• _What the task asks_
Copy verbatim the block of lines in the entries below whose first line contains "bpy.context.scene.collection.objects.link(empty)" and whose last line contains "cad_parts[node].hide_render = cad_parts[node].hide_viewport". Leave out all other lines.

• _Data shown_
^^^^^^^^
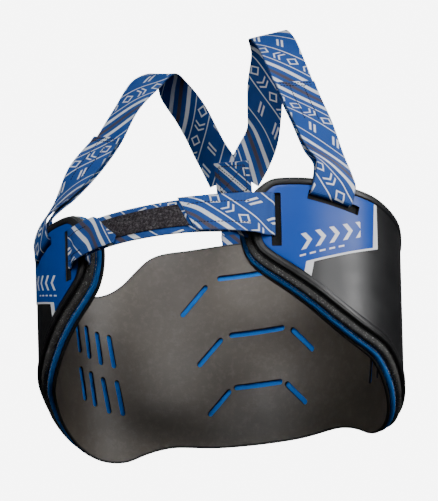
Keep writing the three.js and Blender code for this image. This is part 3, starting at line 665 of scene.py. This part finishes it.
def stitch_mesh(name, runs):
    """Threads along straight runs on ribbons: (ribbon, u0, v0, u1, v1, side)."""
    verts, faces = [], []
    for ribbon, u0, v0, u1, v1, side in runs:
        def place(t, lift):
            return ribbon.at(u0 + (u1 - u0) * t, v0 + (v1 - v0) * t, side, lift)

        length = math.hypot(u1 - u0, v1 - v0)
        for i in range(max(1, int(length / STITCH_PITCH))):
            a = (i * STITCH_PITCH + STITCH_GAP / 2) / length
            b = min(1.0, ((i + 1) * STITCH_PITCH - STITCH_GAP / 2) / length)
            base = len(verts)
            for share, lift, fat in STITCH:
                t = a + (b - a) * share
                p, normal = place(t, lift)
                ahead, behind = place(min(t + 0.01, 1), lift)[0], place(max(t - 0.01, 0), lift)[0]
                across = unit(np.cross(normal, ahead - behind))
                for s in range(THREAD_SIDES):
                    turn = 2 * math.pi / THREAD_SIDES * s
                    way = across * math.cos(turn) + normal * math.sin(turn)
                    verts.append(p + way * THREAD_RADIUS * fat)
            add_tube(faces, base, THREAD_SIDES, len(STITCH))
    return new_object(name, verts, faces)


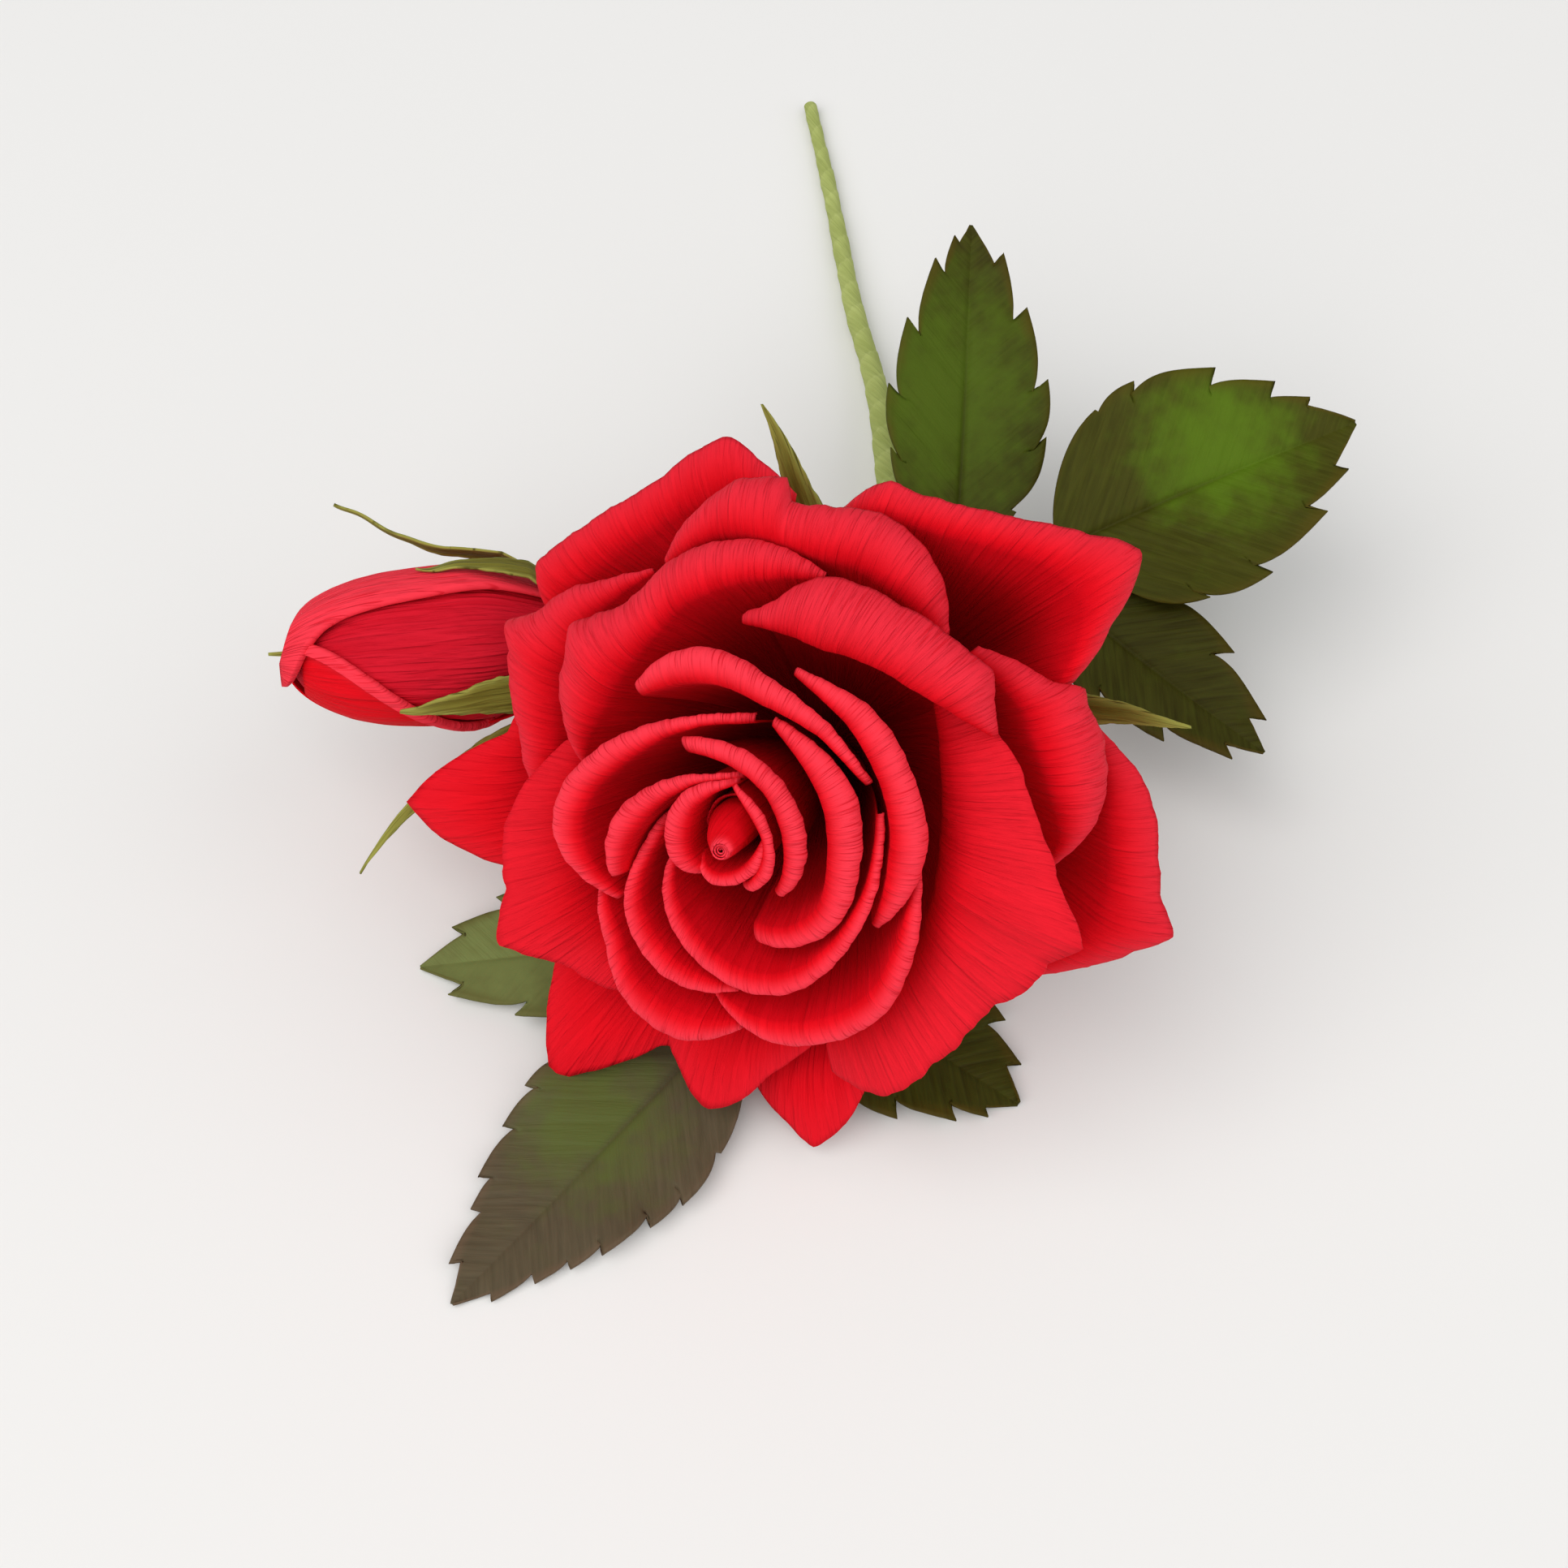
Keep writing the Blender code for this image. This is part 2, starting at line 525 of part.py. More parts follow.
def stem_place(path, level):
    """Where the stem's middle line crosses a plane across Y."""
    for first, last in zip(path, path[1:]):
        if first.y <= level <= last.y:
            return first.lerp(last, (level - first.y) / (last.y - first.y))
    return path[-1]


def joined_route(path, route, offset):
    """A side wire's route with its end laid along the main stem at the joint."""
    ends = [stem_place(path, level) + Vector((offset[0], 0.0, offset[1]))
            for level in (JOINT_START, JOINT_END)]
    return smooth_path([Vector(point) for point in route], 3) + ends


def make_joint(path, material, rose):
    """The crepe strip wound round the main stem and the three side wires together."""
    rods = ((STEM_THICK_RADIUS, (0.0, 0.0)), (BUD_STEM_RADIUS, BUD_STEM_OFFSET),
            (STALK_RADIUS, UPPER_STALK_OFFSET), (STALK_RADIUS, LOWER_STALK_OFFSET))
    bm = bmesh.new()
    rings = []
    for level in (JOINT_START + GLUE_GAP, JOINT_END - GLUE_GAP):
        middle = stem_place(path, level)
        for clearance in (JOINT_CLEARANCE, JOINT_CLEARANCE + JOINT_PAPER):
            ring = []
            for step in range(JOINT_SIDES):
                turn = math.tau * step / JOINT_SIDES
                out = (math.cos(turn), math.sin(turn))
                radius, offset = max(
                    rods, key=lambda rod: rod[0] + rod[1][0] * out[0] + rod[1][1] * out[1])
                ring.append(bm.verts.new(middle + Vector((
                    offset[0] + (radius + clearance) * out[0], 0.0,
                    offset[1] + (radius + clearance) * out[1]))))
            rings.append(ring)
    inner_low, outer_low, inner_high, outer_high = rings
    for first, last in ((outer_low, outer_high), (inner_low, inner_high),
                        (inner_low, outer_low), (inner_high, outer_high)):
        for step in range(JOINT_SIDES):
            after = (step + 1) % JOINT_SIDES
            bm.faces.new((first[step], first[after], last[after], last[step]))
    add_object("stem_joint_wrap", bm, material, rose)


def make_stem(path, wire, green, rose):
    """Floral wire with a strip of green crepe wound round it, thicker where stalks are bound in."""
    swept("stem_wire", path, lambda share: WIRE_RADIUS, 6, wire, rose)

    def wrap_radius(share):
        tapered = max(0.0, share - STEM_TAPER_START) / (1.0 - STEM_TAPER_START)
        return STEM_THICK_RADIUS + (STEM_END_RADIUS - STEM_THICK_RADIUS) * tapered

    wrap = path[2:]
    wrap[0] = wrap[0] + (wrap[1] - wrap[0]).normalized() * GLUE_GAP
    swept("stem_wrap", wrap, wrap_radius, 8, green, rose, bore=WIRE_RADIUS + GLUE_GAP)


def bud_body_radius(share):
    """Radius of the bud under its outer layers at a share of its length, closing at its round end."""
    share = min(max(share, 0.0), 1.0)
    return five_point(BUD_RADII, 2.0 * share - 1.0) * math.sqrt(1.0 - share ** BUD_END_POWER)


def bud_petal_point(petal, length, across, along, main_share):
    """A place on a bud petal: round the bud from its hidden edge, then round its folded edge."""
    share = petal.length * along ** BUD_ROW_POWER
    first = petal.foot_start + (petal.tip_start - petal.foot_start) * share
    last = petal.foot_end + (petal.tip_end - petal.foot_end) * share
    radius = bud_body_radius(share) + (petal.layer - 2) * BUD_LAYER
    lift = petal.layer * BUD_LAYER * share ** BUD_END_POWER
    part = (across + 1.0) / 2.0
    if part <= main_share:
        angle = math.radians(first + (last - first) * part / main_share)
    else:
        back = (part - main_share) / (1.0 - main_share)
        turned_by = math.pi * min(back / BUD_FOLD_TURN_SHARE, 1.0)
        flat = max(back - BUD_FOLD_TURN_SHARE, 0.0) / (1.0 - BUD_FOLD_TURN_SHARE)
        forwards = math.copysign(1.0, last - first)
        out = BUD_FOLD_RADIUS * (1.0 - math.cos(turned_by))
        radius += out
        lift += out * share ** BUD_END_POWER
        folded = max(five_point(petal.flap, 2.0 * along - 1.0), BUD_LEAST_FLAP)
        angle = math.radians(last - forwards * folded * flat)
        angle += forwards * BUD_FOLD_RADIUS * math.sin(turned_by) / radius
    return Vector((radius * math.cos(angle), radius * math.sin(angle),
                   2 * GLUE_GAP + share * length + lift))


def make_bud(red, green, sepal_green, rose, stem):
    """A closed bud: a cone with three petals wrapped round it, in its own calyx with five sepals."""
    foot, tip, face = Vector(BUD_FOOT), Vector(BUD_TIP), Vector(BUD_FACE)
    length = (tip - foot).length
    ahead = (tip - foot).normalized()
    front = (face - ahead * face.dot(ahead)).normalized()
    above = ahead.cross(front)
    bud = bpy.data.objects.new("bud", None)
    bpy.context.collection.objects.link(bud)
    bud.parent = rose
    bud.matrix_local = Matrix.Translation(foot) @ Matrix((front, above, ahead)).transposed().to_4x4()

    profile = [(0.0, GLUE_GAP)]
    for share in BUD_CORE_SHARES:
        profile.append((bud_body_radius(share) - 2 * BUD_LAYER, GLUE_GAP + share * length))
    profile.append((0.0, BUD_CORE_TOP_SHARE * length))
    turned("bud_core", profile, 14, red, bud)

    for petal in BUD_PETALS:
        widest = max(abs(petal.foot_end - petal.foot_start), abs(petal.tip_end - petal.tip_start))
        main_columns = round(widest / BUD_COLUMN_ANGLE)
        columns = main_columns + (BUD_FOLD_COLUMNS if petal.flap else 0)

        def place(across, along, petal=petal, main_share=main_columns / columns):
            return bud_petal_point(petal, length, across, along, main_share)

        sheet(petal.name, columns, BUD_ROWS, place, PETAL_PAPER, red, bud)

    low = -BUD_CALYX_LENGTH
    profile = ((0.0, low), (BUD_STEM_RADIUS, low), (BUD_CALYX_WAIST[0], BUD_CALYX_WAIST[1] * low),
               (BUD_CALYX_RADIUS, -CALYX_LIP), (BUD_CALYX_RADIUS, 0.0), (0.0, 0.0))
    turned("bud_calyx", profile, 14, green, bud)

    for sepal in BUD_SEPALS:
        def place(across, along, sepal=sepal):
            share = sepal.length * along / length
            angle = math.radians(sepal.start + sepal.swing * along ** SEPAL_SWING_POWER)
            half = SEPAL_TIP_HALF_WIDTH + sepal.half_width * sepal_swell(along)
            body = five_point(BUD_RADII, 2.0 * min(share, 1.0) - 1.0) + BUD_LAYER + BUD_SEPAL_CLEARANCE
            opened = min(along / BUD_SEPAL_OPENED, 1.0) ** 0.5
            radius = BUD_CALYX_RADIUS + GLUE_GAP + (body - BUD_CALYX_RADIUS - GLUE_GAP) * opened
            radius += sepal.lift * along ** 3
            outward = Vector((math.cos(angle), math.sin(angle), 0.0))
            aside = Vector((-math.sin(angle), math.cos(angle), 0.0))
            dip = (half * across) ** 2 / (2.0 * radius)
            return (outward * (radius - dip) + aside * (half * across)
                    + Vector((0, 0, sepal.length * along - BUD_SEPAL_FOOT)))

        sheet(sepal.name, 2, 7, place, SEPAL_PAPER, sepal_green, bud)

    neck = foot - ahead * (BUD_CALYX_LENGTH + GLUE_GAP)
    bend = neck - ahead * BUD_NECK_LENGTH
    route = joined_route(stem, [neck, bend] + list(BUD_STEM_ROUTE), BUD_STEM_OFFSET)
    swept("bud_stem", route, lambda share: BUD_STEM_RADIUS, 8, green, rose)


def blade_half_width(leaf, along):
    """A pointed oval on a short stalk, widest a little below its middle."""
    share = min(max((along - LEAF_STALK_SHARE) / (1.0 - LEAF_STALK_SHARE), 0.0), 1.0)
    swell = max(math.sin(math.pi * share ** LEAF_WIDE_POWER), 0.0) ** LEAF_ROUND_POWER
    return LEAF_FOOT_HALF_WIDTH * (1.0 - LEAF_STALK_TAPER * along) + leaf.half_width * swell


def make_leaf(leaf, material, rose):
    """A toothed blade of two crepe halves joined along the midrib, folded up a little from it."""
    foot, tip = Vector(leaf.foot), Vector(leaf.tip)
    ahead = (tip - foot).normalized()
    face = Vector(leaf.face)
    face = (face - ahead * face.dot(ahead)).normalized()
    aside = ahead.cross(face)
    fold = math.radians(leaf.fold)
    rows = 2 * LEAF_TEETH + 2

    def place(across, along):
        step = round(along * rows)
        half = blade_half_width(leaf, along)
        middle = foot + (tip - foot) * along + face * (leaf.bow * math.sin(math.pi * along))
        on_edge = abs(across) > 0.99
        lean = 0.0
        if on_edge and step % 2 == 1 and 1 < step < rows - 1:
            half += TOOTH_DEPTH
            lean = TOOTH_LEAN
        out = half * across
        return (middle + aside * (out * math.cos(fold)) + face * (abs(out) * math.sin(fold))
                + ahead * lean)

    return sheet(leaf.name, 4, rows, place, LEAF_PAPER, material, rose)


def settle(rose):
    """Move the whole rose so that its box stands on z = 0 with its middle over the origin."""
    bpy.context.view_layer.update()
    graph = bpy.context.evaluated_depsgraph_get()
    places = []
    for piece in bpy.data.objects:
        if piece.type == "MESH":
            mesh = piece.evaluated_get(graph).to_mesh()
            places.extend(piece.matrix_world @ vert.co for vert in mesh.vertices)
    low = [min(place[side] for place in places) for side in range(3)]
    high = [max(place[side] for place in places) for side in range(3)]
    rose.location = (-(low[0] + high[0]) / 2, -(low[1] + high[1]) / 2, -low[2])


def build():
    clear_scene()
    red = paper("Crepe_red", (0.76, 0.012, 0.022), 0.85)
    green = paper("Crepe_stem_green", (0.35, 0.47, 0.14), 0.8)
    sepal_green = paper("Crepe_sepal_olive", (0.16, 0.20, 0.04), 0.8)
    leaf_green = paper("Crepe_leaf_green", (0.055, 0.09, 0.018), 0.75)
    wire = steel("Floral_wire")

    axis = Vector((-math.cos(BLOOM_ELEVATION) * math.sin(BLOOM_TURN),
                   -math.cos(BLOOM_ELEVATION) * math.cos(BLOOM_TURN),
                   math.sin(BLOOM_ELEVATION)))
    up = Vector((0.0, axis.z, -axis.y)).normalized()
    right = up.cross(axis)
    base = Vector((0.0, 0.0, BLOOM_LIFT))

    rose = bpy.data.objects.new("rose", None)
    bloom = bpy.data.objects.new("bloom", None)
    for empty in (rose, bloom):
        bpy.context.collection.objects.link(empty)
    bloom.parent = rose
    bloom.matrix_local = Matrix.Translation(base) @ Matrix((right, up, axis)).transposed().to_4x4()

    make_core(red, bloom)
    for petal in PETALS:
        make_petal(petal, red, bloom)

    widest = max(petal_sections(petal, across)[2]
                 for petal in PETALS for across in (-1.0, -0.5, 0.0, 0.5, 1.0))
    foot = base_height(widest) - GLUE_GAP
    make_receptacle(green, bloom, foot)
    calyx_top = foot - PETAL_PAPER - GLUE_GAP
    make_calyx(green, bloom, calyx_top)
    for sepal in SEPALS:
        make_sepal(sepal, sepal_green, bloom, calyx_top - CALYX_LIP / 2)

    stem = stem_path(base, axis, foot, calyx_top - CALYX_LENGTH)
    make_stem(stem, wire, green, rose)
    make_joint(stem, green, rose)
    make_bud(red, green, sepal_green, rose, stem)
    for name, route, offset in (("upper_leaf_stalk", UPPER_STALK_ROUTE, UPPER_STALK_OFFSET),
                                ("lower_leaf_stalk", LOWER_STALK_ROUTE, LOWER_STALK_OFFSET)):
        path = joined_route(stem, list(reversed(route)), offset)
        swept(name, path, lambda share: STALK_RADIUS, 6, green, rose)
    for leaf in UPPER_LEAVES + LOWER_LEAVES:
        make_leaf(leaf, leaf_green, rose)
    settle(rose)


build()
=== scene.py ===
import math
from collections import namedtuple

import bpy
import numpy as np
from mathutils import Matrix, Vector


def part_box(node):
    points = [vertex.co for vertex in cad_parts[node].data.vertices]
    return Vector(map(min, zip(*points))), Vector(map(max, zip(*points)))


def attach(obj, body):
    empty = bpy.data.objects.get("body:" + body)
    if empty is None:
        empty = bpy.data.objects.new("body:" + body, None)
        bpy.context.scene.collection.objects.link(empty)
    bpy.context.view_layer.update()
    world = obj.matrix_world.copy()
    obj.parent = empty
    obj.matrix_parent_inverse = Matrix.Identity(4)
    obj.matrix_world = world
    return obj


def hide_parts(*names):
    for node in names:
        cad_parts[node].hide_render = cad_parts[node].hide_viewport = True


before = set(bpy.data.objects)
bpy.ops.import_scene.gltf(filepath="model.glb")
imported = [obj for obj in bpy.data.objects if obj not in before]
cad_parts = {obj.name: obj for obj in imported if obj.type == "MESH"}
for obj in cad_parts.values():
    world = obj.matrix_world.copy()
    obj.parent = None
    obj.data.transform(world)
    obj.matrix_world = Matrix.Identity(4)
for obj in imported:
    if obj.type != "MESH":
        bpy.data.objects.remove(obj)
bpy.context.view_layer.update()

# The table
# The rose lies on a plain pale table top in soft daylight that comes from the upper left, and the
# camera looks down on it. Every piece is shaped in the rose's own frame, whose zero point lies
# under the foot of the bloom, and rose_place is where that point lies in the part's frame.
CORE_LOWEST_CORNER = Vector((-0.011837, -0.027769, 0.040225))
TABLE_COLOUR = "#ECEDED"
TABLE_SHADE = "#E7E7E6"
TABLE_SIZE = 6.0
DAYLIGHT = "#FFFCF8"
SKY = "#FBFCFF"
SKY_STRENGTH = 0.34
rose_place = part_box("core_roll")[0] - CORE_LOWEST_CORNER
bpy.context.scene.view_settings.view_transform = "Standard"


def linear(hex_colour):
    """An sRGB hex colour as linear red, green and blue, with 1 for alpha."""
    channels = [int(hex_colour[place:place + 2], 16) / 255 for place in (1, 3, 5)]
    return [c / 12.92 if c <= 0.04045 else ((c + 0.055) / 1.055) ** 2.4 for c in channels] + [1.0]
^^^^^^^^
• _Correct output_
        bpy.context.scene.collection.objects.link(empty)
    bpy.context.view_layer.update()
    world = obj.matrix_world.copy()
    obj.parent = empty
    obj.matrix_parent_inverse = Matrix.Identity(4)
    obj.matrix_world = world
    return obj


def hide_parts(*names):
    for node in names:
        cad_parts[node].hide_render = cad_parts[node].hide_viewport = True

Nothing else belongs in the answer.